Emulsion verdienne à la sauce moléculaire

Par Alice Moraz

Bouffons de l’opéra / de et mis en scène par Benjamin Knobil / Café–restaurant l’Alhambar à Genève / 15 octobre 2016

©Alice Moraz
©Alice Moraz

Le metteur en scène franco-américain Benjamin Knobil présente au cœur du café-restaurant l’Alhambar, un vaudeville inspiré de La Traviata de Verdi : une opérette moderne et pleine de saveurs qui parle cuisine et amour. 

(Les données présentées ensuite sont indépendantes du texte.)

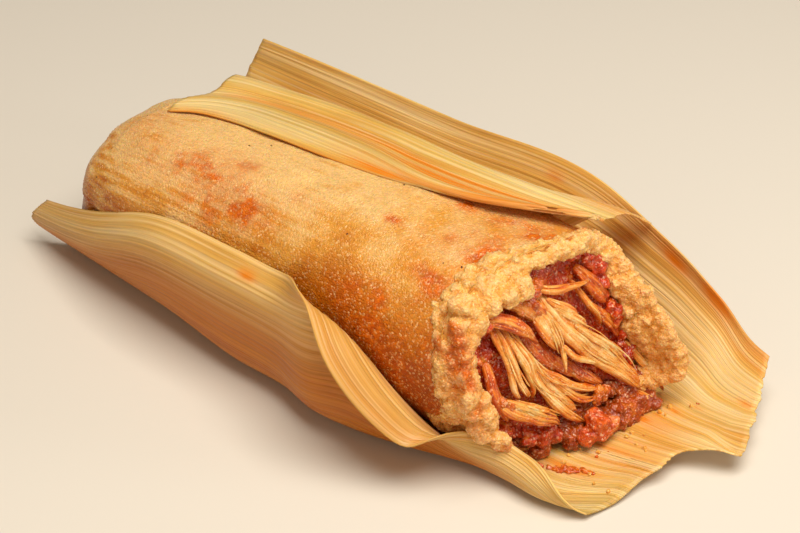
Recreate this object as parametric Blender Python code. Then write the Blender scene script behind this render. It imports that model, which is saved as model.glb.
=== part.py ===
"""A steamed tamale lying in its opened corn husk, with one end torn open on its chicken filling.

The husk is a long sheet: a flat floor between two walls, each with a cross-section worked out from the
heading of the sheet as it runs away from the middle. The dough, the filling and the pieces of meat are
closed lofts. Everything is worked out in millimetres, with +X towards the torn end, and moved at the end
so that the origin is at the middle of the underside.
"""

import bpy
import numpy as np
from mathutils import Matrix, Vector

MM = 0.001
GAP = 0.35

# The corn husk under everything, and the second leaf over the back of the dough.
HUSK_THICKNESS = 0.9
HUSK_ROWS = 31
HUSK_SIDE_COLUMNS = 17
LEAF_THICKNESS = 0.7
LEAF_ROWS = 22
LEAF_COLUMNS = 11

# The dough.
DOUGH_REAR = -75.0
DOUGH_TOP = 39.5
DOUGH_WALL = 4.0
DOUGH_ROUNDNESS = 2.4
DOUGH_RING = 32

# The chicken filling.
FILLING_REAR = -56.0
SHRED_SIDES = 8
SHRED_ROWS = 8


def smooth(x, low, high):
    """0 below low, 1 above high, and a smooth step between them."""
    t = np.clip((x - low) / (high - low), 0.0, 1.0)
    return t * t * (3.0 - 2.0 * t)


def through(x, stations, values):
    """The smooth curve through values at the stations, read at x: cubic pieces whose slopes join."""
    at = np.asarray(stations, float)
    v = np.asarray(values, float)
    slope = np.gradient(v, at, axis=0)
    x = np.clip(x, at[0], at[-1])
    i = np.clip(np.searchsorted(at, x) - 1, 0, len(at) - 2)
    span = at[i + 1] - at[i]
    t = (x - at[i]) / span
    rise = t * t * (3.0 - 2.0 * t)
    start = t * (1.0 - t) ** 2 * span * slope[i]
    end = t * t * (t - 1.0) * span * slope[i + 1]
    return v[i] * (1.0 - rise) + v[i + 1] * rise + start + end


# ---------------------------------------------------------------- the outer husk

# Each side of the husk at stations along X: the half width of the flat floor, the length of sheet in the
# bend above it, the heading after the bend, the length of sheet in the roll at the free edge, the heading
# at that edge, and the sheet's whole width from the middle. Headings are degrees above the floor.
NEAR_STATIONS = (-84, -60, -40, -20, -6, 4, 13, 22, 29, 35, 41, 49, 58)
NEAR_SIDE = {
    "floor": (6, 10, 11.5, 16, 17.5, 17.5, 17.5, 17.5, 16, 15, 15, 15, 14),
    "bend": (20, 22, 25, 26, 27, 27, 24, 16, 12, 8, 7, 6, 3),
    "wall": (55, 80, 86, 90, 92, 98, 105, 97, 85, 60, 60, 40, 10),
    "roll": (8, 8, 12, 15, 10, 8, 14, 14, 12, 10, 9, 9, 3),
    "edge": (75, 92, 106, 118, 115, 50, -40, -45, -20, 80, 150, 130, 20),
    "width": (28, 36, 45, 54, 58, 60, 59, 48, 38, 32, 29, 27, 17),
}
FAR_STATIONS = (-78, -60, -20, 20, 33, 41, 50, 58, 66)
FAR_SIDE = {
    "floor": (17, 17, 17, 17, 18, 18, 18, 20, 20),
    "bend": (22, 22, 22, 22, 20, 18, 14, 10, 6),
    "wall": (65, 64, 65, 66, 60, 55, 45, 32, 22),
    "roll": (10, 10, 10, 10, 8, 7, 6, 5, 4),
    "edge": (80, 70, 66, 72, 95, 110, 110, 80, 40),
    "width": (56, 56, 56, 56, 52, 49, 44, 38, 34),
}


def husk_x(v):
    """Where the sheet starts and ends along X at v, from -1 at the near edge to 1 at the far one."""
    start = through(v, (-1, -0.85, -0.5, -0.2, 0.4, 0.8, 1), (-81, -84.5, -77, -73, -74, -76, -73))
    end = through(v, (-1, -0.6, 0, 0.2, 0.3, 0.5, 0.75, 1), (58, 60, 62.5, 65, 71.5, 70.5, 67, 63.5))
    return start, end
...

Plus universel que l’amour ? Plus tragique que les querelles de familles ? Impossible. Et pourtant, les quatre comédiens de Bouffons de l’opéra nous servent (presque sur assiette) une version remixée de l’histoire de Violetta, l’héroïne atteinte de tuberculose dans l’opéra de Verdi. Ici, un mal bien plus actuel touche la jeune première : la maladie de Kreuztfeld Jacob, dite aussi maladie de la vache folle.

Elle, Violetta (Aude Gillieron), cuisinière et propriétaire d’un restaurant bio et moléculaire, a fait de la nourriture saine son combat. Lui, Alfredo (Simon Bonvin), fils de l’industriel Lèselé est héritier de la multinationale familiale. Entre les deux ? Le coup de foudre. Mais c’est sans compter le père, Germont Lèselé (Benjamin Knobil), pour qui produits industriels et cuisine bio forment à coup sûr un mélange explosif. Entre les trois, Gaston : chef musical, compositeur et entremetteur. Si la trame est reconnaissable, l’échappée est autant gustative que narrative.

Cette opérette se joue généralement dans les salles à manger ou les bars des théâtres qui l’accueillent : ce jour-là, l’espace vitré d’un bar genevois dans le cadre de la Fête du Théâtre de Genève. Lee Maddeford, le compositeur et pianiste, ciselle les notes de manière pétillante, déstructurée ou douce-amère. Ses mélodies oscillent entre le jazzy et le mélancolique, le tout remis au goût du jour avec l’incorporation de paroles en anglais par les comédiens. On saluera d’ailleurs la qualité vocale de ces derniers. Un habile travail de la langue et des mots ainsi qu’une métaphore culinaire filée durant tout le spectacle finissent de nous mettre l’eau à la bouche. La fin sera tragique. Car comme le dit Germont Lèselé : « Qu’importe le goût, le progrès a un coût ». Cependant, plus important encore que l’issue du spectacle, c’est une question actuelle qui se cuisine en filigrane. Cette adaptation nous fait réfléchir à nos habitudes alimentaires et à l’uniformisation des goûts prônée par les industriels de la branche.

Au menu, un moment musical et théâtral tout en légèreté malgré le drame de la situation.